__Exercise prompt__: Go through the entries one line at a time, and gather every line that has the word "materials".

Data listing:
-------

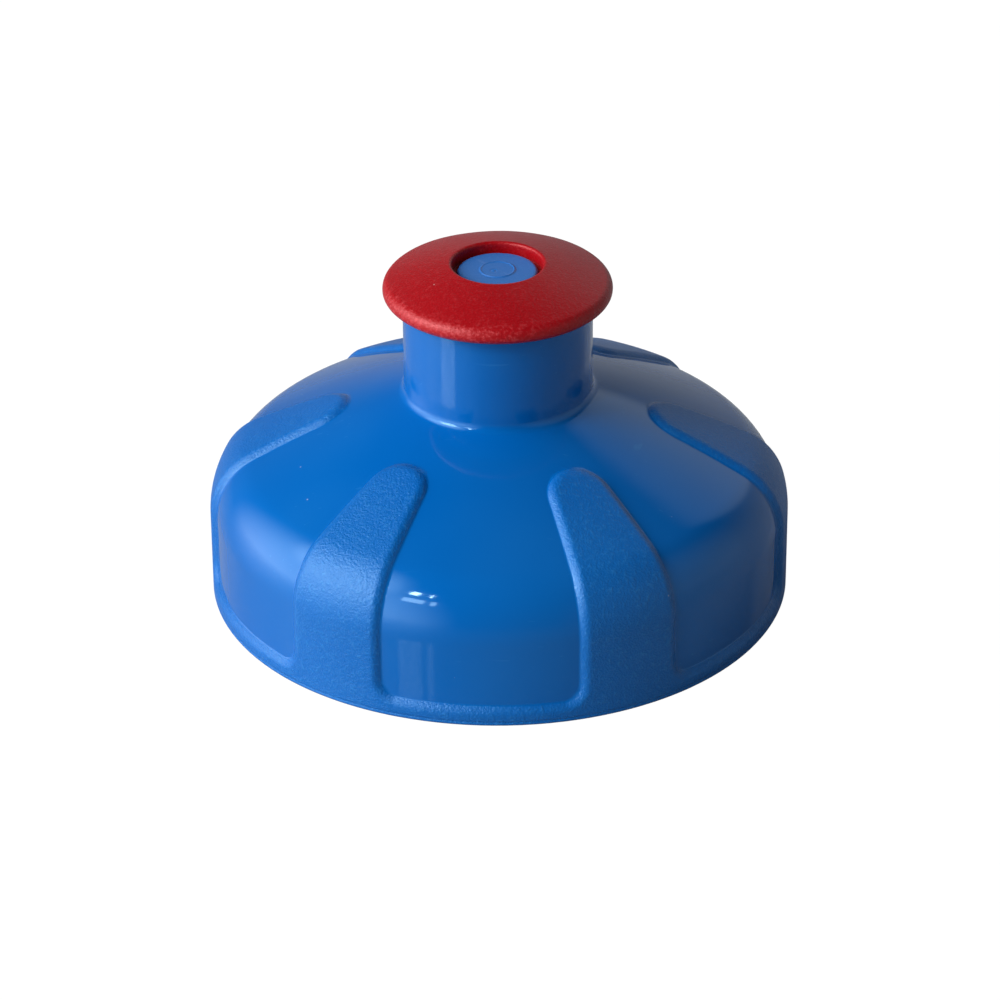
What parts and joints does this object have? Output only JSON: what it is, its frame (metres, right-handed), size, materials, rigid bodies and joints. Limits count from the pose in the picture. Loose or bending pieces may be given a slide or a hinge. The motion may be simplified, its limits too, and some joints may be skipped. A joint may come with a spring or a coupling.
{
  "type": "push-pull bottle cap",
  "caption": "Domed screw cap for a wide-mouth drinking bottle, with grip ribs and a mushroom-shaped mouthpiece that pulls up to open and pushes down to close.",
  "frame": {"origin": "on the cap's own axis, at the flat rim it stands on", "axes": "+Z along the cap's axis, out of the mouthpiece; -Y through the middle of one smooth panel; the mouthpiece is pushed down (closed)"},
  "size_m": [0.07, 0.07, 0.0426],
  "materials": {
    "cap_blue": "glossy blue panels with finely textured matte ribs",
    "post_blue": "satin blue",
    "head_red": "soft matte red",
    "stem_red": "satin red",
    "gasket_white": "soft translucent white",
    "seal_black": "smooth black rubber"
  },
  "bodies": {
    "cap": {"cap_shell": "cap_blue", "rim_gasket": "gasket_white", "post_insert": "post_blue"},
    "seal": {"stem_seal": "seal_black"},
    "mouthpiece": {"mouthpiece_stem": "stem_red", "mouthpiece_head": "head_red"}
  },
  "joints": [
    {"name": "mouthpiece_pull", "type": "slide", "parent": "cap", "child": "seal", "axis": [0, 0, 1], "range_m": [0, 0.006]},
    {"name": "mouthpiece_spin", "type": "hinge", "parent": "seal", "child": "mouthpiece", "pos_m": [0, 0, 0.0291], "axis": [0, 0, 1], "continuous": true}
  ]
}
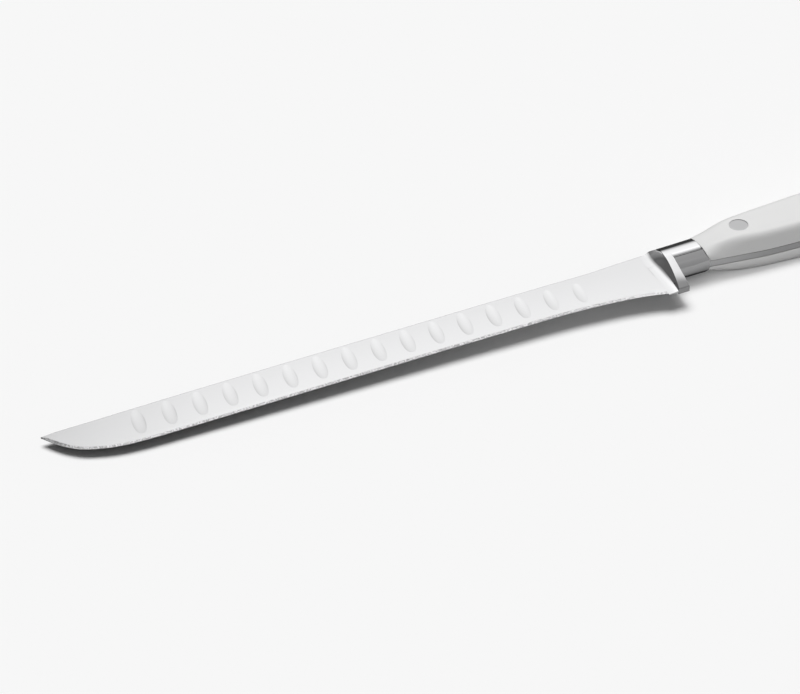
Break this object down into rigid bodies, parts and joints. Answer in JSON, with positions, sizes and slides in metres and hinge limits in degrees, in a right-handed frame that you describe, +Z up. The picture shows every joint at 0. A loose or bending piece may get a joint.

-------

__Solution to this exercise__:
What parts and joints does this object have? Output only JSON: what it is, its frame (metres, right-handed), size, materials, rigid bodies and joints. Limits count from the pose in the picture. Loose or bending pieces may be given a slide or a hinge. The motion may be simplified, its limits too, and some joints may be skipped. A joint may come with a spring or a coupling.
  "materials": {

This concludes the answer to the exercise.